Можно продолжать, но, кажется, достаточно: в мире позднего Кальпиди ангелы – своего рода антитеза насекомым, воплощающим стихию вечно изменчивой жизни; это ангелы не падшие, но только потому, что им некуда падать. Теология позднего Кальпиди – это теология небытия, поиск отсутствия бога, поиск в мире, где привычные атрибуты веры призваны лишь маскировать её истинную суть, а рай отдан всё тем же насекомым как олицетворению вечности:

 

… потому что я умру

и с упорством ортодокса

по земному образцу

буду нюхать вместо «кокса»

с крыльев бабочек пыльцу.

И за это им, усатым,

я букет стрекоз нарву,

мы усядемся у сада –

плакать в тёплую траву (с.28).

 

 Декорации привычных религиозных представлений, выглядящие фанерными, самодеятельно-беспомощными – и булькающее, пузырящееся, вечно перетекающее само в себя бытие.

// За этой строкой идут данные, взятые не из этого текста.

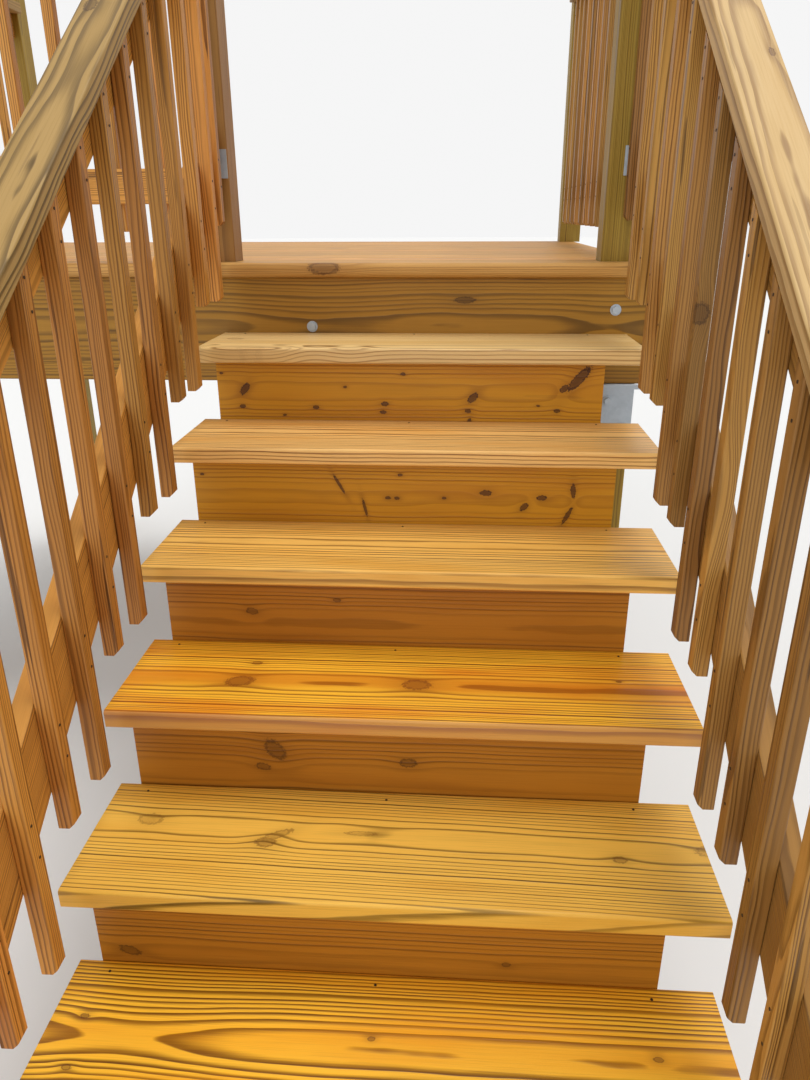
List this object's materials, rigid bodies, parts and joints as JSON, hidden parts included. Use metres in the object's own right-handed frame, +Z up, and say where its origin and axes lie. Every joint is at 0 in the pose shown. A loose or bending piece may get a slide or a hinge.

Их причудливые взаимоотношения, вовсе не сводимые к простому противопоставлению, образуют внутреннее течение этой выдающейся книги, лишний раз подтверждая особость Кальпиди и его масштаб – вне оглядки на всякие школы и рекламные ухищрения.



[1] Абашев В. Заресничная страна // Новый мир. 1998, № 5. URL:http://mv74.ru/gul/abashev-o-knige-resnicy.html

[2] «Такой важный момент, как почти полное отсутствие у Кальпиди коротких текстов» отметил в своей рецензии на «IZBRANNOE» Андрей Пермяков (Пермяков А. «Децимет»// Знамя. 2016, № 4.URL: http://znamlit.ru/publication.php?id=6239).

[3] « Стих его всегда склонен к тому, чтобы расползтись в стороны, уйти в отступления, подхватить в своем движении все, что сиюминутно приходит в голову. Читая Кальпиди, постоянно ловишь себя на досадливом желании что-то поправить» - справедливо заметил Владимир Абашев в уже цитированной рецензии.

[4] Пермяков А. Указ. соч.

[5] Марк Липовецкий «Вольный пересказ истошной немоты…» Взгляд сквозь «Ресницы» Виталия Кальпиди (http://mv74.ru/gul/lipoveckij-o-kalpidi.html)

[6] Любопытно, что первое научное издание Заболоцкого в Большой серии Библиотеки поэта тоже было выстроено по принципу обратной хронологии, открываясь разделом «Стихотворения» (послевоенные) и продолжаясь разделом «Столбцы и поэмы», включавшим произведения 1920-30-х годов.

[7] И как не увидеть программного заявления в строчках «То Заболоцкий Мандельштаму / Вгоняет в сердце огурец» (с. 34): напомним, что Мандельштам для Кальпиди – своего рода эстетический антипод.